- [DATA BLOCK]:
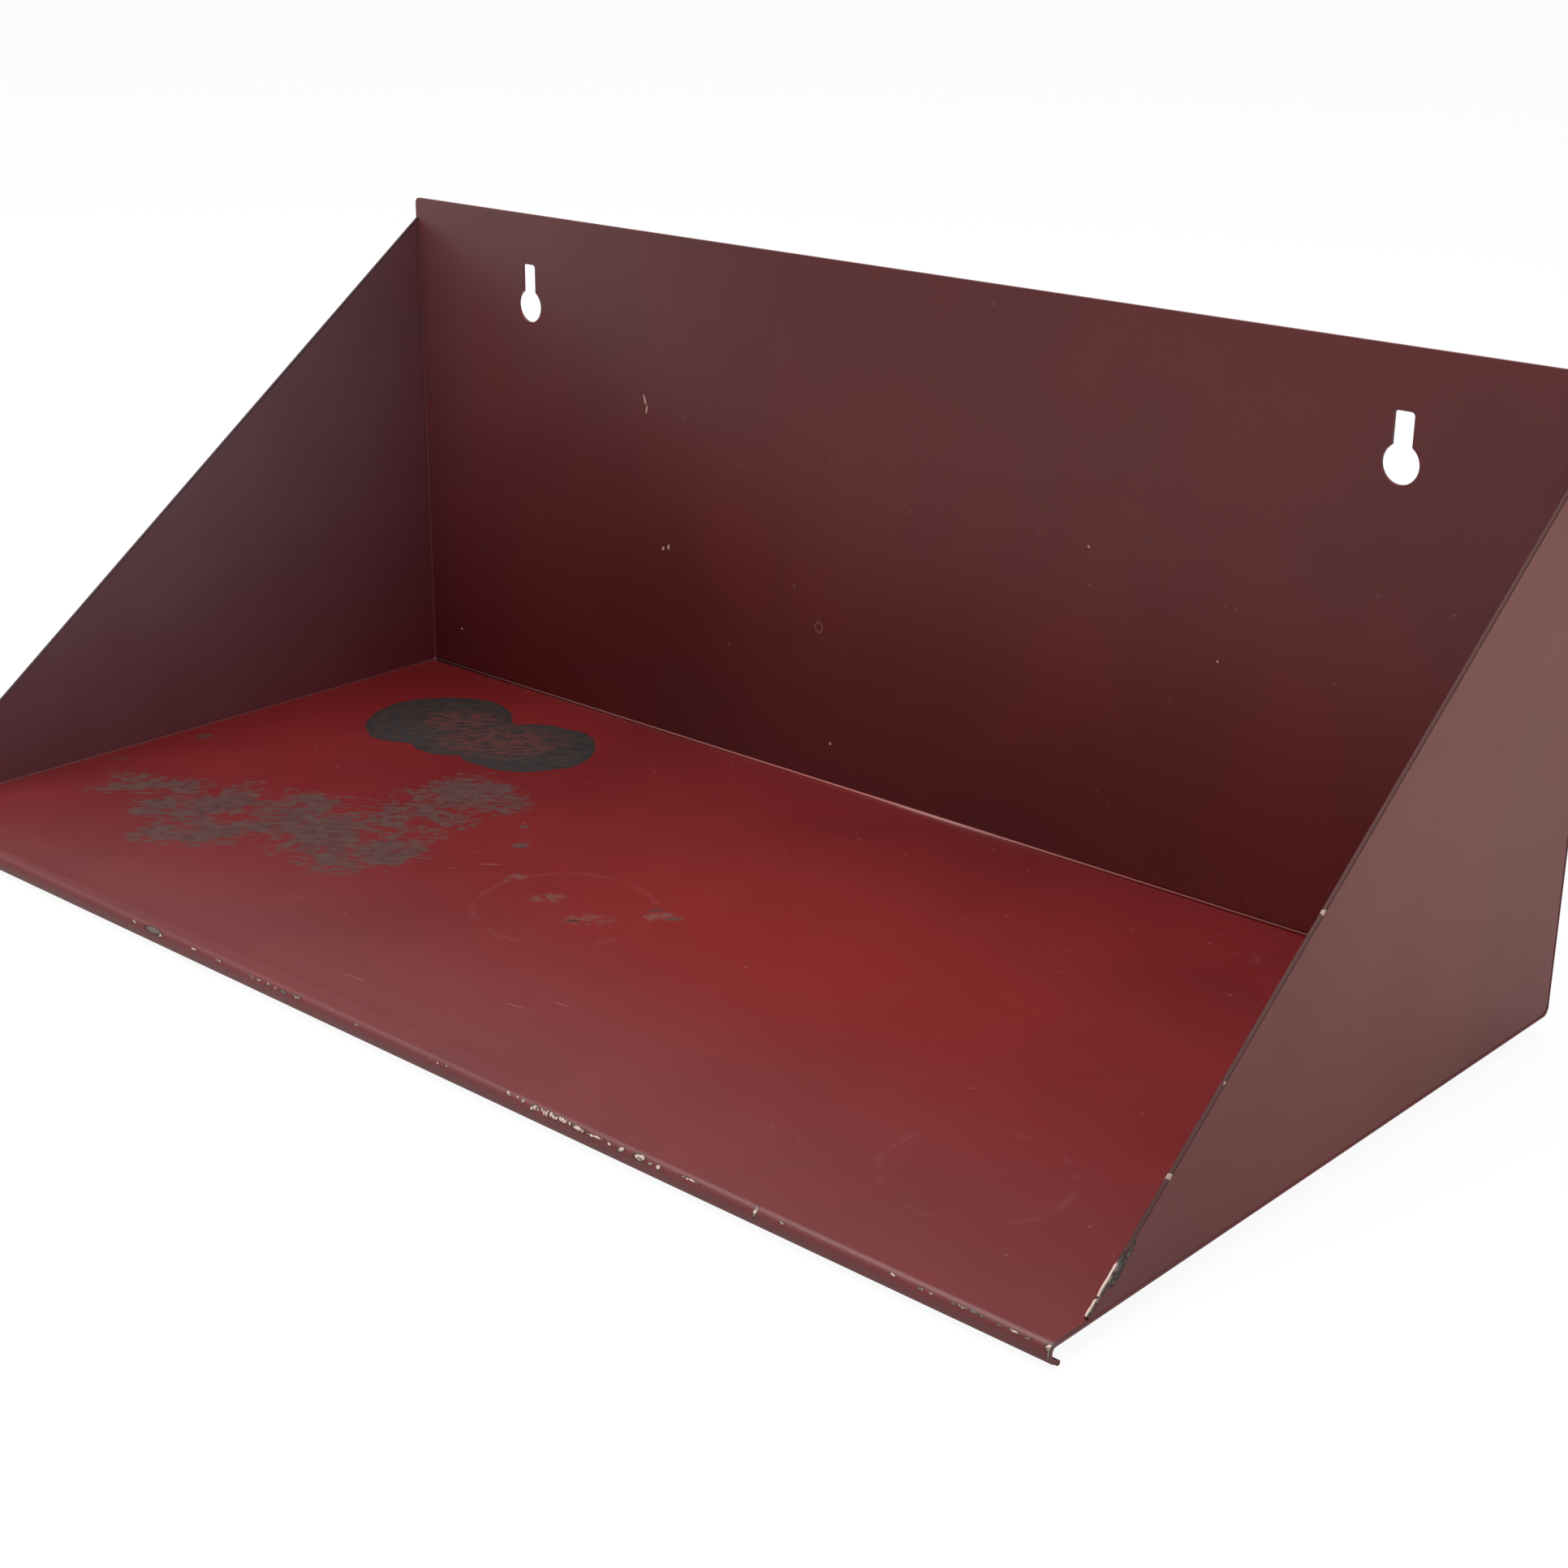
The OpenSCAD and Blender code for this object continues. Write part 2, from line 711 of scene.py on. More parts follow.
class WornSteel(ShaderEffect):
    """Bare, grimy steel under the lacquer, streaked along one direction."""

    name = "worn_steel"
    inputs = (
        ("Place", "Vector", (0, 0, 0)),
        ("Rub turn", "Float", 0.0),
        ("Dark", "Color", (0.02, 0.02, 0.02, 1)),
        ("Pale", "Color", (0.1, 0.1, 0.1, 1)),
    )
    outputs = (("Color", "Color"), ("Streak", "Float"), ("Fleck", "Float"))
    stretch = (0.24, 1.0, 1.0)
    streak_scale = 900.0
    streak_share = 0.55
    fleck_scale = 330.0
    fleck_share = 0.45
    tone_edges = (0.40, 0.60)

    @classmethod
    def wire_up(cls, bench: NodeBench, given: bpy.types.NodeOutputs) -> dict[str, Socket]:
        """Stretches noise along the rubbing direction and colours by it.

        Args:
            bench: Where the nodes go.
            given: The group's inputs.

        Returns:
            What each output gives, by name.
        """
        turned = bench.place("ShaderNodeVectorRotate", rotation_type="Z_AXIS")
        bench.feed(turned.inputs["Vector"], given["Place"])
        bench.feed(turned.inputs["Angle"], bench.math("MULTIPLY", given["Rub turn"], -1.0))
        stretched = bench.vector("MULTIPLY", turned.outputs[0], cls.stretch)
        streak = bench.noise(stretched, cls.streak_scale, 2.0, 0.6)
        fleck = bench.noise(turned.outputs[0], cls.fleck_scale, 3.0, 0.7)
        streaked = bench.math("MULTIPLY", streak, cls.streak_share)
        total = bench.math("MULTIPLY_ADD", fleck, cls.fleck_share, streaked)
        color = bench.blend(bench.ease(total, *cls.tone_edges), given["Dark"], given["Pale"])
        return {"Color": color, "Streak": streak, "Fleck": fleck}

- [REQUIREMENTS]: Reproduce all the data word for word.

- [WRITTEN REPLY]:
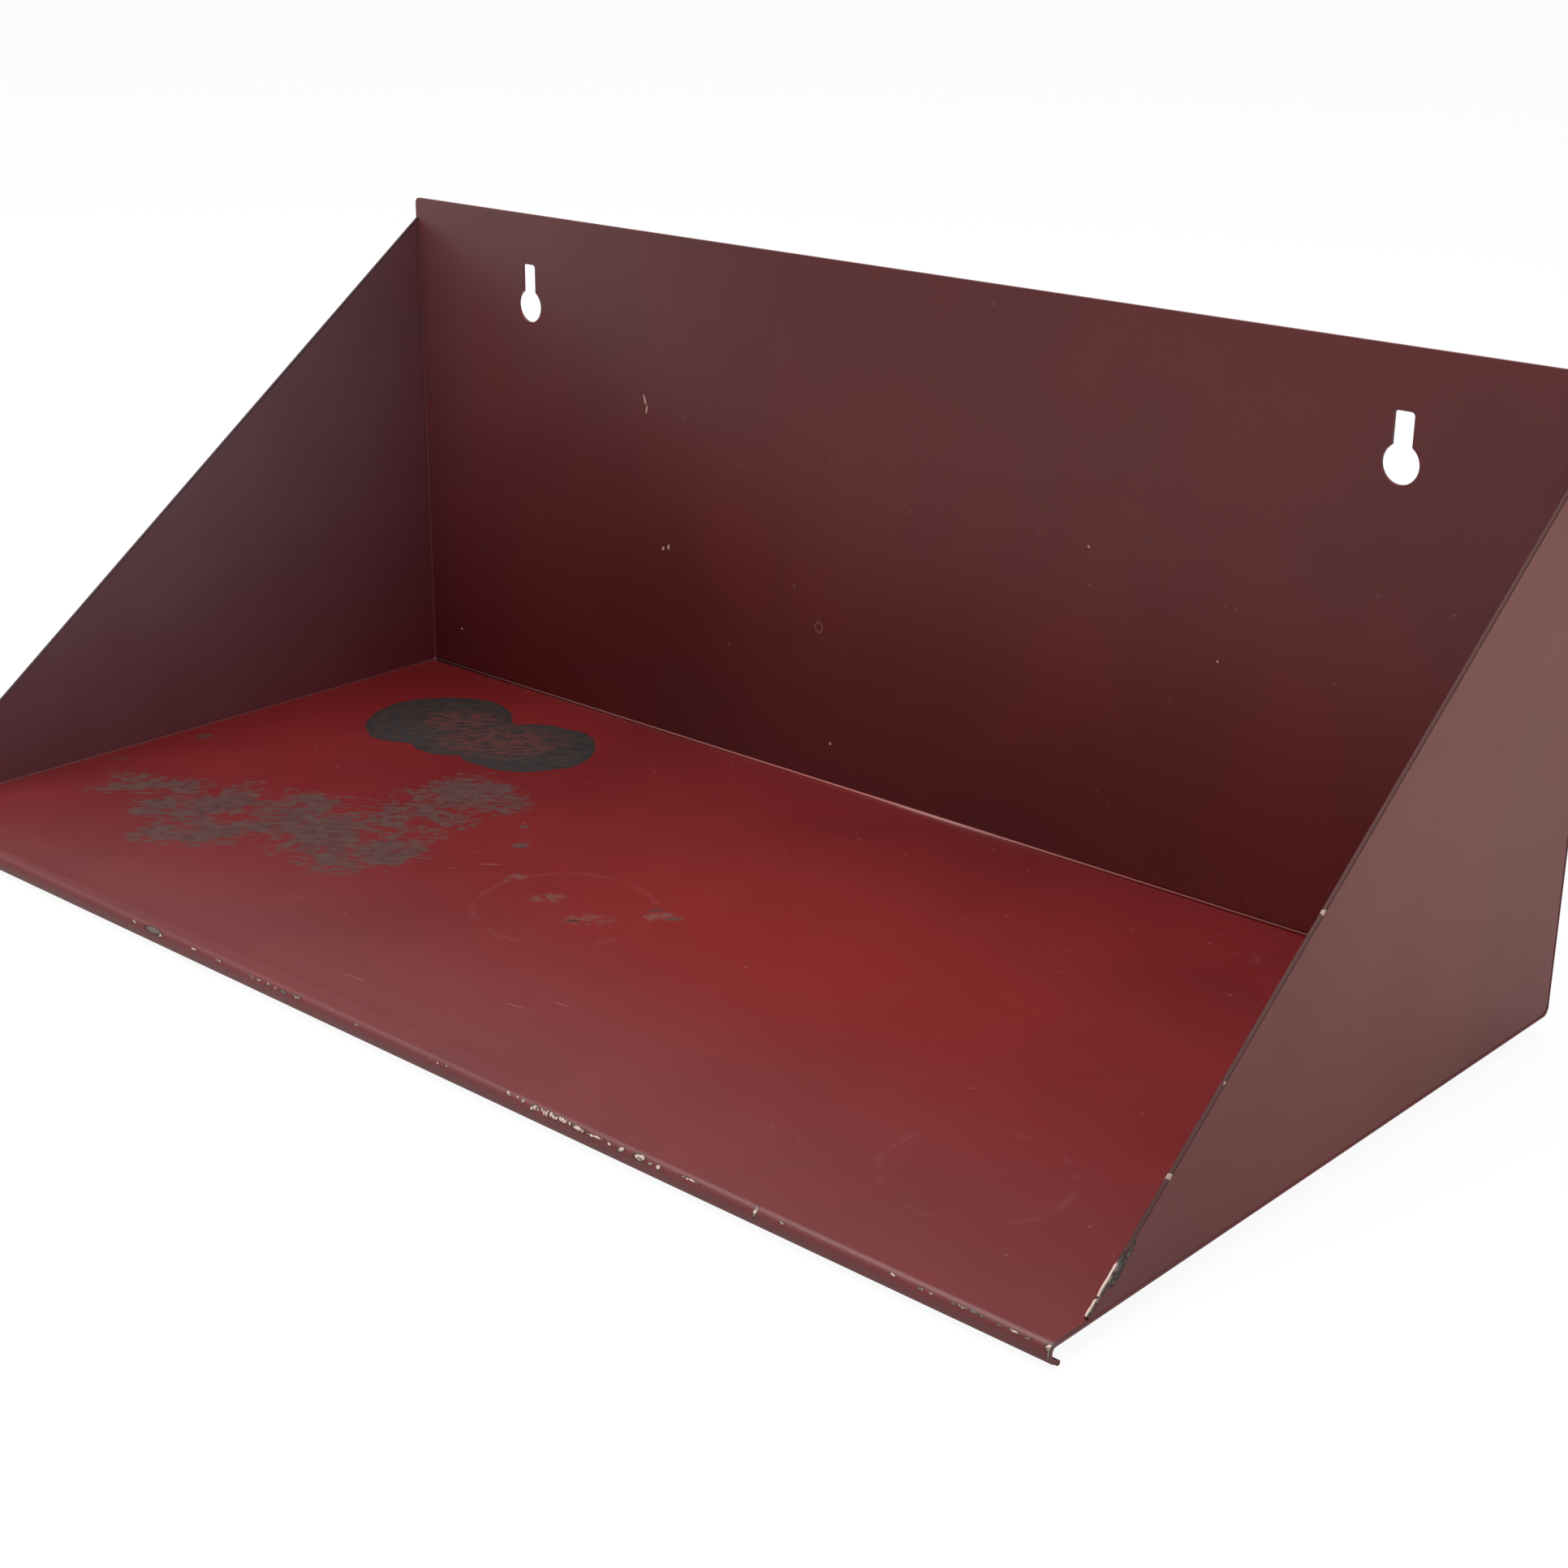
The OpenSCAD and Blender code for this object continues. Write part 2, from line 711 of scene.py on. More parts follow.
class WornSteel(ShaderEffect):
    """Bare, grimy steel under the lacquer, streaked along one direction."""

    name = "worn_steel"
    inputs = (
        ("Place", "Vector", (0, 0, 0)),
        ("Rub turn", "Float", 0.0),
        ("Dark", "Color", (0.02, 0.02, 0.02, 1)),
        ("Pale", "Color", (0.1, 0.1, 0.1, 1)),
    )
    outputs = (("Color", "Color"), ("Streak", "Float"), ("Fleck", "Float"))
    stretch = (0.24, 1.0, 1.0)
    streak_scale = 900.0
    streak_share = 0.55
    fleck_scale = 330.0
    fleck_share = 0.45
    tone_edges = (0.40, 0.60)

    @classmethod
    def wire_up(cls, bench: NodeBench, given: bpy.types.NodeOutputs) -> dict[str, Socket]:
        """Stretches noise along the rubbing direction and colours by it.

        Args:
            bench: Where the nodes go.
            given: The group's inputs.

        Returns:
            What each output gives, by name.
        """
        turned = bench.place("ShaderNodeVectorRotate", rotation_type="Z_AXIS")
        bench.feed(turned.inputs["Vector"], given["Place"])
        bench.feed(turned.inputs["Angle"], bench.math("MULTIPLY", given["Rub turn"], -1.0))
        stretched = bench.vector("MULTIPLY", turned.outputs[0], cls.stretch)
        streak = bench.noise(stretched, cls.streak_scale, 2.0, 0.6)
        fleck = bench.noise(turned.outputs[0], cls.fleck_scale, 3.0, 0.7)
        streaked = bench.math("MULTIPLY", streak, cls.streak_share)
        total = bench.math("MULTIPLY_ADD", fleck, cls.fleck_share, streaked)
        color = bench.blend(bench.ease(total, *cls.tone_edges), given["Dark"], given["Pale"])
        return {"Color": color, "Streak": streak, "Fleck": fleck}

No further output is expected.